- Skrebatno Location within Bulgaria
- Coordinates: 41°39′N 23°48′E﻿ / ﻿41.650°N 23.800°E
- Country: Bulgaria
- Province: Blagoevgrad Province
- Municipality: Garmen

Government
- • Suffragan Mayor: Iskra Avdikova

Area
- • Total: 38.147 km^{2} (14.729 sq mi)
- Elevation: 725 m (2,379 ft)

Population (15 December 2011)
- • Total: 280
- GRAO
- Time zone: UTC+2 (EET)
- • Summer (DST): UTC+3 (EEST)
- Postal Code: 2964
- Area code: 07523

= Skrebatno =

Skrebatno is a village in Garmen Municipality, in Blagoevgrad Province, Bulgaria. It is situated in the foothills of the Dabrash part of the Rhodope Mountains. It is 7 kilometers north of Garmen and 71 kilometers from Blagoevgrad.

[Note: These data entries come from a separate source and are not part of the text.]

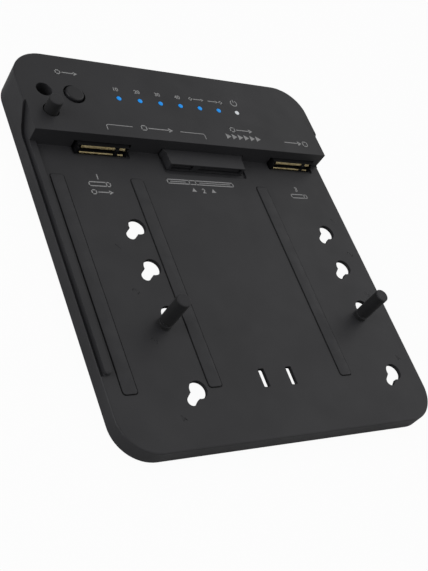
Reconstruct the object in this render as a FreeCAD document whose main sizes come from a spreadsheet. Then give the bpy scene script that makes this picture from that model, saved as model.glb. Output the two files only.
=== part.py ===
import FreeCAD, Part
import math
import os
import Sketcher

# Drive duplicator: a flat dock that copies one drive onto another.
# A wide deck carries the drives, and a raised head along its rear edge holds the board,
# the two card sockets, the drive connector, the lights, the key and the rear ports.
# Frame: origin under the middle of the housing, on the surface that it stands on.
# X runs to the right, Y to the rear (towards the head) and Z up. Millimetres throughout.

doc = FreeCAD.newDocument("drive_duplicator")
sheet = doc.addObject("Spreadsheet::Sheet", "Sizes")

# Driving sizes: name, value
DRIVING_SIZES = (
    # housing
    ("housing_width", 141.4),
    ("housing_depth", 164.7),
    ("corner_radius", 14.0),
    ("deck_height", 6.2),
    ("head_height", 14.3),
    ("head_depth", 39.15),
    ("wall", 1.8),
    ("deck_skin", 1.6),
    ("roof_skin", 1.8),
    ("edge_rounding", 0.6),
    ("rim_width", 1.35),
    ("rim_groove", 0.9),
    ("wing_foot_inset", 5.0),
    ("wing_rounding", 6.0),
    ("rail_width", 2.55),
    ("rail_height", 1.6),
    ("rail_front_inset", 28.85),
    ("rail_rounding", 1.2),
    ("partition_inset", 11.2),
    ("rib_thickness", 1.2),
    ("rib_depth", 2.6),
    ("long_rib_left_gap", 18.0),
    ("long_rib_right_gap", 32.15),
    ("cross_rib_long_gap", 17.5),
    ("cross_rib_standard_gap", 12.5),
    ("cross_rib_short_gap", 15.0),
    # clearances
    ("fit_gap", 0.15),
    ("board_gap", 1.0),
    ("slide_gap", 0.1),
    ("pivot_gap", 0.05),
    # feet
    ("foot_height", 1.0),
    ("foot_diameter", 10.0),
    ("foot_seat_depth", 0.4),
    ("foot_pad_wall", 1.0),
    ("front_foot_inset_x", 8.7),
    ("front_foot_inset_y", 10.35),
    ("rear_foot_inset_x", 10.7),
    ("rear_foot_inset_y", 18.35),
    # grip strips
    ("strip_width", 5.3),
    ("strip_height", 0.6),
    ("strip_seat_depth", 0.6),
    ("strip_corner", 1.0),
    ("strip_gap", 0.3),
    ("strip_front_inset", 21.55),
    ("strip_rear_gap", 13.9),
    ("strip_left_inset", 8.65),
    ("strip_middle_gap", 11.35),
    ("strip_right_gap", 21.45),
    # finger slots in the deck
    ("finger_slot_width", 2.7),
    ("finger_slot_length", 7.4),
    ("finger_slot_front_inset", 19.75),
    ("finger_slot_pitch", 12.7),
    ("finger_slot_shift", 0.35),
    ("finger_slot_corner", 0.5),
    # keyholes, at the standard card lengths from the card's seated edge
    ("card_edge_inset", 1.66),
    ("card_length_short", 42.0),
    ("card_length_medium", 60.0),
    ("card_length_standard", 80.0),
    ("card_length_long", 110.0),
    ("keyhole_narrow", 3.8),
    ("keyhole_wide", 7.0),
    ("keyhole_travel", 5.5),
    # card pins
    ("pin_diameter", 5.5),
    ("pin_height", 15.2),
    ("pin_neck", 3.6),
    ("pin_flange", 6.0),
    ("pin_flange_height", 1.6),
    ("pin_collar_height", 1.6),
    ("pin_groove_height", 1.1),
    ("pin_crown", 0.5),
    # storage holes for spare pins
    ("storage_bore", 6.4),
    ("storage_wall", 1.2),
    ("storage_inset_x", 10.3),
    ("storage_rear_inset", 19.05),
    ("storage_pitch", 10.2),
    # card sockets
    ("socket_left_inset", 30.8),
    ("socket_right_inset", 17.1),
    ("socket_width", 22.0),
    ("socket_depth", 7.6),
    ("socket_height", 5.6),
    ("socket_reach", 2.3),
    ("socket_mouth", 2.3),
    ("socket_mouth_rise", 3.3),
    ("socket_lip_set_back", 0.6),
    ("socket_mouth_depth", 5.0),
    ("socket_end_wall", 0.8),
    ("socket_recess_width", 24.5),
    ("socket_recess_reach", 3.9),
    ("recess_depth", 0.8),
    ("recess_corner", 1.2),
    ("window_relief", 0.5),
    ("contact_pitch", 0.5),
    ("contact_width", 0.3),
    ("contact_depth", 0.9),
    ("contact_height", 0.8),
    ("contact_nose", 0.15),
    ("contact_row_inset", 1.7),
    ("socket_key_width", 1.6),
    ("socket_key_gap", 0.2),
    # drive connector
    ("connector_offset", 6.45),
    ("connector_width", 36.5),
    ("connector_root_width", 39.3),
    ("connector_reach", 7.3),
    ("connector_draft", 0.4),
    ("connector_flare_start", 5.7),
    ("connector_flare_length", 1.4),
    ("connector_depth", 11.0),
    ("connector_height", 5.2),
    ("connector_mouth", 2.9),
    ("connector_mouth_depth", 6.5),
    ("connector_wall", 1.2),
    ("connector_roof", 0.7),
    ("connector_data_width", 9.9),
    ("connector_key_width", 3.2),
    ("tongue_thickness", 1.0),
    ("tongue_side_gap", 0.6),
    ("drive_contact_pitch", 1.27),
    ("drive_contact_width", 0.8),
    ("drive_contact_height", 0.2),
    ("connector_recess_width", 40.5),
    ("connector_recess_reach", 9.7),
    # board
    ("board_thickness", 1.6),
    ("standoff_height", 1.0),
    ("standoff_diameter", 5.0),
    ("board_corner", 10.0),
    # lights
    ("light_diameter", 2.0),
    ("light_pitch", 9.624),
    ("light_shift", 0.33),
    ("light_rear_inset", 19.15),
    ("carrier_height", 1.2),
    ("carrier_width", 3.0),
    ("carrier_lift", 3.0),
    ("led_length", 1.6),
    ("led_width", 0.8),
    ("led_height", 0.6),
    # clone key
    ("key_inset_x", 22.5),
    ("key_rear_inset", 19.85),
    ("key_diameter", 7.3),
    ("key_ring_gap", 0.8),
    ("key_proud", 1.0),
    ("key_travel", 0.8),
    ("key_flange", 10.2),
    ("key_flange_height", 1.0),
    ("key_stem", 3.0),
    ("key_crown", 0.6),
    ("switch_size", 6.0),
    ("switch_height", 3.4),
    ("plunger_diameter", 3.4),
    ("plunger_proud", 1.0),
    ("plunger_depth", 1.0),
    # low-voltage inlet
    ("inlet_inset_x", 22.7),
    ("inlet_width", 9.0),
    ("inlet_height", 10.0),
    ("inlet_length", 10.8),
    ("inlet_nose", 7.8),
    ("inlet_nose_root", 1.0),
    ("inlet_bore", 6.0),
    ("inlet_bore_depth", 9.0),
    ("inlet_pin", 2.0),
    ("inlet_pin_inset", 1.6),
    ("rear_set_back", 0.15),
    # computer port
    ("port_pitch", 26.0),
    ("port_width", 8.94),
    ("port_height", 3.26),
    ("port_length", 7.4),
    ("port_shell", 0.3),
    ("port_back", 1.0),
    ("port_tongue_width", 6.7),
    ("port_tongue_thickness", 0.7),
    ("port_tongue_inset", 0.8),
    # power switch
    ("rocker_inset_x", 30.7),
    ("rocker_case_width", 13.0),
    ("rocker_case_height", 8.4),
    ("rocker_case_length", 11.0),
    ("rocker_case_wall", 1.0),
    ("rocker_case_floor", 3.6),
    ("rocker_radius", 5.3),
    ("rocker_tilt", 10.0),
    ("rocker_face", 2.0),
    ("rocker_back", 1.5),
    ("rocker_overrun", 1.0),
    ("rocker_pivot_inset", 3.75),
    ("trunnion", 1.6),
    # cover and fasteners
    ("cover_thickness", 1.6),
    ("boss_diameter", 6.0),
    ("screw_shank", 2.2),
    ("screw_head", 4.4),
    ("screw_head_height", 0.9),
    ("front_screw_left", 21.0),
    ("front_screw_right", 34.0),
    ("front_screw_inset", 5.0),
    ("rear_screw_inset_x", 12.7),
    ("rear_screw_inset_y", 8.35),
    ("board_screw_head", 3.8),
    ("board_screw_head_height", 1.2),
    ("board_screw_shank", 2.0),
    ("board_screw_length", 2.4),
    ("board_screw_front_inset", 7.0),
    ("board_screw_rear_inset", 5.5),
    ("board_screw_front_left", 24.5),
    ("board_screw_front_right", 35.5),
    ("board_screw_inlet_gap", 14.0),
    ("board_screw_rear_inset_x", 19.7),
    # what stands on the board
    ("controller_size", 12.0),
    ("controller_height", 1.2),
    ("bridge_size", 7.0),
    ("bridge_height", 0.9),
    ("bridge_left_gap", 6.1),
    ("bridge_middle_gap", 16.05),
    ("bridge_right_gap", 3.4),
    ("chip_row_inset", 9.5),
    ("coil_size", 6.0),
    ("coil_height", 3.0),
    ("coil_pitch", 10.0),
    ("coil_left_offset", 5.5),
    ("coil_rear_inset", 12.65),
    ("can_diameter", 5.0),
    ("can_height", 5.4),
    ("can_offset", 23.5),
    ("can_pitch", 6.5),
)


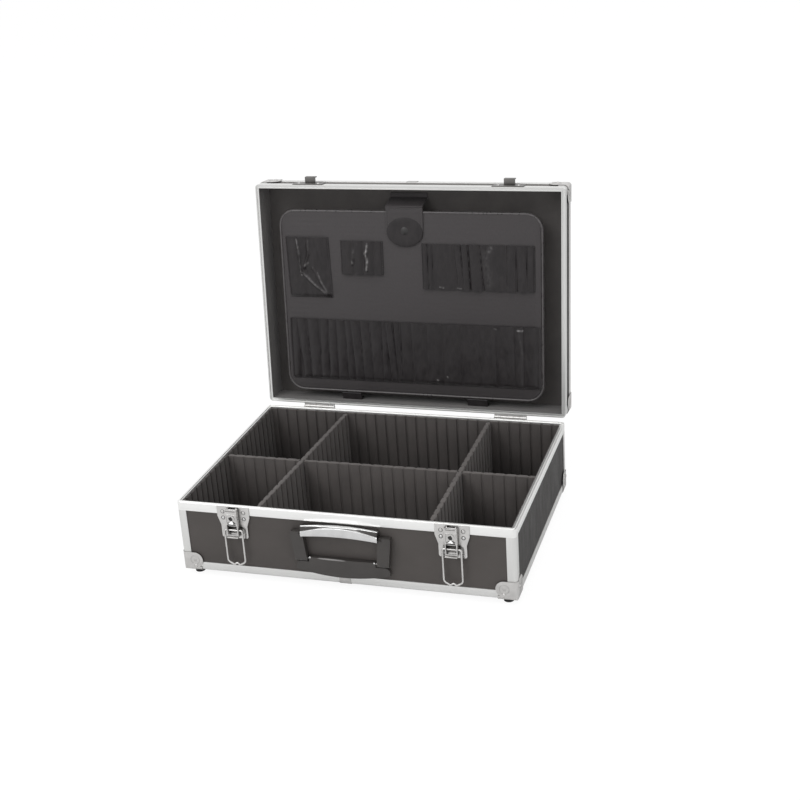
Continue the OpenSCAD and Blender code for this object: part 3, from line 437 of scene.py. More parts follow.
@dataclass(frozen=True)
class ClothFinish:
    """Coated cloth with a plain weave."""

    colour: Point = (0.040, 0.0350, 0.0365)
    threads_per_metre: float = 1500.0
    roughness: float = 0.62
    turn: float = LID_OPEN

    def build(self, s: Shader) -> None:
        """Fills the material.

        Args:
            s: Its shader.
        """
        bands = self.threads_per_metre / 3.0
        warp, weft = s.wave((bands, 0, 0), "X", self.turn), s.wave((0, 0, bands), "Z", self.turn)
        cloud = s.noise(20.0, 4.0, 0.55)
        slub = s.noise((900, 200, 260), turn=self.turn)
        tone = s.math("ADD", s.span(cloud, 0.3, 0.7, 0.0, 0.55), s.span(slub, 0.3, 0.7, 0.0, 0.45))
        s.finish(
            Base_Color=s.tint(tone, self.colour, 0.86, 1.16),
            Roughness=s.span(cloud, 0.3, 0.7, self.roughness - 0.05, self.roughness + 0.06),
            Sheen_Weight=0.12,
            Normal=s.bump(s.math("MULTIPLY", warp, weft), 0.00006),
        )


@dataclass(frozen=True)
class VinylFinish:
    """Thin glossy vinyl with fine creases, lighter with painted glints where the piece's "painted_glint"
    attribute says.
    """

    colour: Point = (0.0225, 0.0195, 0.0205)
    roughness: float = 0.36
    crease_per_metre: float = 160.0
    crease_deep: float = 0.0004
    gloss: float = 0.32
    # Colour of the painted glints on sharp creases
    painted_glint: Point = (0.62, 0.60, 0.60)
    grain_per_metre: float = 2100.0

    def build(self, s: Shader) -> None:
        """Fills the material.

        Args:
            s: Its shader.
        """
        n = self.crease_per_metre
        crease = s.noise((n, n, n * 0.35), 4.0, 0.55)
        # Painted highlight: the colour runs to a pale grey where the glint attribute says
        painted_glint = s.node("ShaderNodeAttribute", attribute_name="painted_glint").outputs["Fac"]
        plain = s.tint(s.span(crease, 0.35, 0.65), self.colour, 0.85, 1.2)
        s.finish(
            Base_Color=s.blend(painted_glint, plain, self.painted_glint),
            Roughness=s.span(crease, 0.3, 0.7, self.roughness - 0.06, self.roughness + 0.1),
            Specular_IOR_Level=self.gloss,
            Normal=s.bump(s.cells(self.grain_per_metre), 0.00003, s.bump(crease, self.crease_deep)),
        )


@dataclass(frozen=True)
class RubberFinish:
    """Matt black rubber."""

    colour: Point = (0.022, 0.022, 0.022)

    def build(self, s: Shader) -> None:
        """Fills the material.

        Args:
            s: Its shader.
        """
        dust = s.noise(700.0, 4.0, 0.65)
        s.finish(
            Base_Color=s.tint(s.span(dust, 0.35, 0.75), self.colour, 0.8, 1.7),
            Roughness=s.span(dust, 0.3, 0.7, 0.62, 0.8),
            Normal=s.bump(dust, 0.00004),
        )


@dataclass(frozen=True)
class ThreadFinish:
    """Twisted sewing thread."""

    colour: Point = (0.05, 0.047, 0.048)

    def build(self, s: Shader) -> None:
        """Fills the material.

        Args:
            s: Its shader.
        """
        twist = s.noise(5000.0, 2.0)
        s.finish(
            Base_Color=s.tint(twist, self.colour, 0.7, 1.4),
            Roughness=0.7,
            Sheen_Weight=0.3,
            Normal=s.bump(twist, 0.00005),
        )


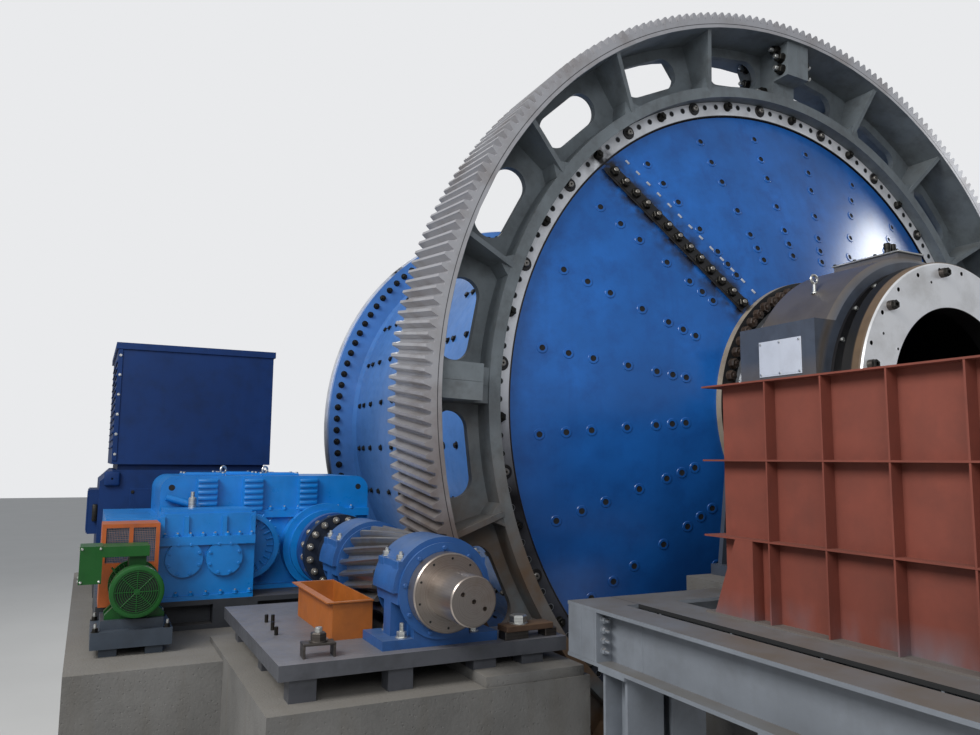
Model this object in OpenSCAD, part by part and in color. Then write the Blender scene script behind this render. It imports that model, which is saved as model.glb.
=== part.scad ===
/* [Mill] */
// Height of the mill axis above the ground
axis_h = 4350; // [3900:10:4800]
// Outer radius of the shell
shell_r = 2700; // [2600:10:2750]
// Wall of the shell
shell_wall = 50; // [30:5:90]
// Distance from the discharge bearing to the front face of the discharge head flange
head_y = 1140; // [1100:10:1200]
// Distance between the two head flanges, over the shell and its flanges
drum_len = 5096; // [4600:4:6000]
// Outer radius of the bolted flanges of shell and heads
flange_r = 3087; // [2900:1:3120]
// Width of the machined ring on the heads
flange_ring_w = 140; // [100:5:160]
// How much smaller the shell flange at the feed end is
feed_flange_less = 25; // [0:5:60]
// Thickness of each flange
flange_t = 75; // [50:5:75]
// Wall of the conical heads
head_wall = 70; // [50:5:100]
// Axial depth of the cone of each head
head_dish = 440; // [380:10:470]
// Direction of the joint between the two halves of a head
head_joint_turn = 133; // [120:1:150]
// Width of the strip over that joint
strip_w = 110; // [80:5:140]
// Height of the strip over that joint
strip_t = 16; // [8:1:30]

/* [Trunnions] */
// Radius of the bolted root flange of the trunnion
root_r = 1190; // [1150:5:1250]
// Thickness of the root flange
root_t = 60; // [40:5:80]
// Radius of the journal
journal_r = 950; // [900:5:960]
// Slope from the journal up to the root flange
trunnion_fillet = 60; // [30:5:100]
// Radius of the bore through the trunnion
bore_r = 739; // [650:1:800]
// Outer radius of the machined end ring
ring_r = 1100; // [1060:5:1140]
// Thickness of the end ring
ring_t = 165; // [100:5:170]
// Distance from the bearing to the outer face of the end ring
ring_y = 646; // [600:1:680]
// Bolt holes in the end ring
ring_holes = 24; // [16:4:32]
// Radius of their bolt circle
ring_bolt_r = 1035; // [1000:5:1045]
// Radius of a bolt hole in the end ring
ring_hole_r = 17; // [10:1:22]
// Depth of a bolt hole in the end ring
ring_hole_depth = 70; // [40:5:90]

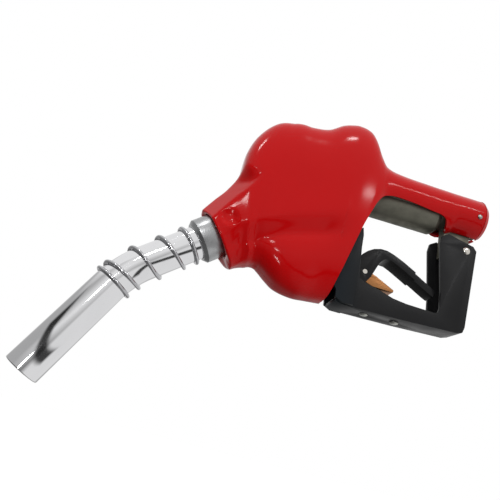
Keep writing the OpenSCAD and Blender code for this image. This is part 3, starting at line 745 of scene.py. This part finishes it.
@dataclass
class Handle:
    """Cast body and the soft cover over it."""

    # Place along the cover, top, centre, bottom, half width, lower edge, upper and lower squareness.
    # Ahead of bell_x the sections fan round a centre at fan_z, one degree to the millimetre.
    rows: tuple = (
        (3, 16.2, 0, -16.4, 16.2, -16.2, 2, 2), (4.2, 17, 0, -17.2, 17, -17, 2, 2),
        (7, 17.3, 0, -17.9, 17.3, -17.2, 2, 2), (26, 17.4, 0, -18, 17.3, -17.3, 2, 2),
        (31, 17.5, 0, -20.4, 17.3, -19.6, 2, 2), (36, 17.6, 0, -21.5, 17.3, -12.5, 2, 2),
        (46, 17.8, 0, -21.5, 17.4, -10.5, 2, 2), (75, 18.8, 0, -22, 18.6, -9, 2, 2),
        (87, 21.5, -1, -26, 20, -12, 2.2, 2.2), (93, 30, -6, -50, 21.8, -20, 2.6, 2.5),
        (97.5, 40, -14, -84, 23, -31, 2.9, 2.6), (102, 46.8, -20, -98, 23.8, -44, 3, 2.8),
        (107, 49.6, -22, -100, 24.2, -63, 3, 2.8), (112, 50.4, -24, -100, 24.4, -84, 3, 2.8),
        (116, 50, -24, -100, 24.5, -100, 3, 2.8), (126, 46, -24, -101, 24.5, -101, 3, 2.8),
        (137, 37.5, -24, -101.4, 24.5, -101.4, 3, 3.2), (150, 34.4, -24, -98.4, 24.5, -98.4, 3, 3.8),
        (158, 34.6, -25, -93.4, 24.5, -93.4, 3, 3.8), (165, 32.6, -26, -88.4, 24.5, -88.4, 3, 3.6),
        (170, 28.4, -28, -87.2, 24.5, -87.2, 2.9, 3.3), (176, 13.6, -34, -87.2, 24.2, -87.2, 2.8, 2.8),
        (180, -2, -42, -87.4, 23.8, -87.4, 2.8, 2.8), (183, -19, -50, -87.6, 23.2, -87.6, 2.8, 2.8),
        (190, -31, -55, -87.6, 21.6, -87.6, 2.8, 2.6), (198, -37, -59, -87.6, 20.4, -87.6, 2.7, 2.4),
        (205, -40.8, -60.6, -87.6, 19.8, -87.6, 2.6, 2.3))
    datum_x: float = 3.0
    bell_x: float = 165.0
    fan_z: float = -116.0
    slot_half: float = 0.15
    wall: float = 2.0
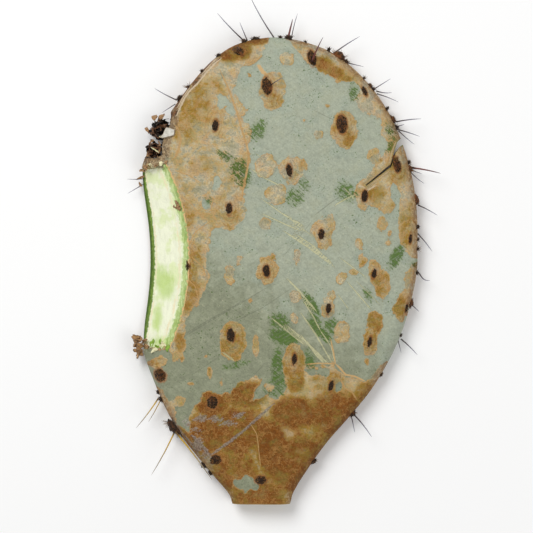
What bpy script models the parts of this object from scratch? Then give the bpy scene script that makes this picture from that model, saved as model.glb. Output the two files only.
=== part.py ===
"""Prickly pear cactus pad, cut from its plant and lying on its back face.

The frame is in metres. The pad rests on z = 0 with its weathered front face up (+Z),
its growing tip towards +Y and its cut stem end towards -Y. Lists of places are in
millimetres, as a grower would measure them on the pad.
"""
import math

import bmesh
import bpy
from mathutils import Matrix, Vector
from mathutils.bvhtree import BVHTree

MM = 0.001

# Section through the pad, in mm: d is the distance in from the outline.
RIM_HEIGHT = 8.5            # height of the rim's widest line above the surface
RIM_TOP_RISE = 6.0          # rounded part of the rim, above the widest line
RIM_TOP_WIDTH = 8.0
CROWN_RISE = 5.5            # slow rise from the rim to the middle
CROWN_WIDTH = 70.0
RIM_UNDER_DROP = 5.0        # rounded part of the rim, below the widest line
RIM_UNDER_WIDTH = 7.0
BELLY_DROP = 3.5            # slow fall to the flat back
BELLY_WIDTH = 34.0
RIM_ROUNDNESS = 2.2
AROUND = 80                 # points round the outline
RINGS = 18                  # rings from the front's middle to the back's
RING_CROWDING = 0.35        # below 1 crowds the rings towards the rim

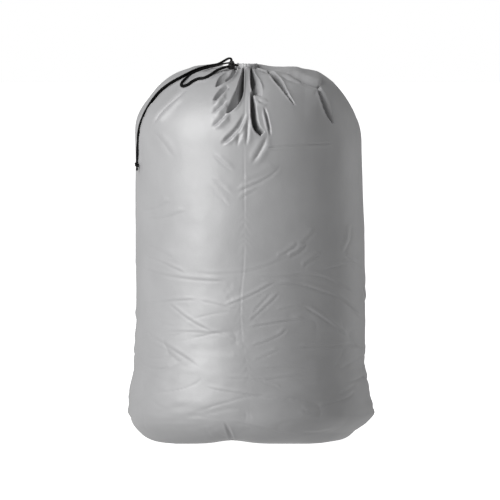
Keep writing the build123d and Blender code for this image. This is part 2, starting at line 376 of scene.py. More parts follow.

There were 110 inhabitants at the end of the 15th century. In 1900 there were 1070 people and 290 of them were Pomak. The Sveta Petka church was built in 1835 and is a monument of local artistic and cultural significance.

Children go to school in Ribnovo. There is a community center with a public library and a small local ethnographic museum.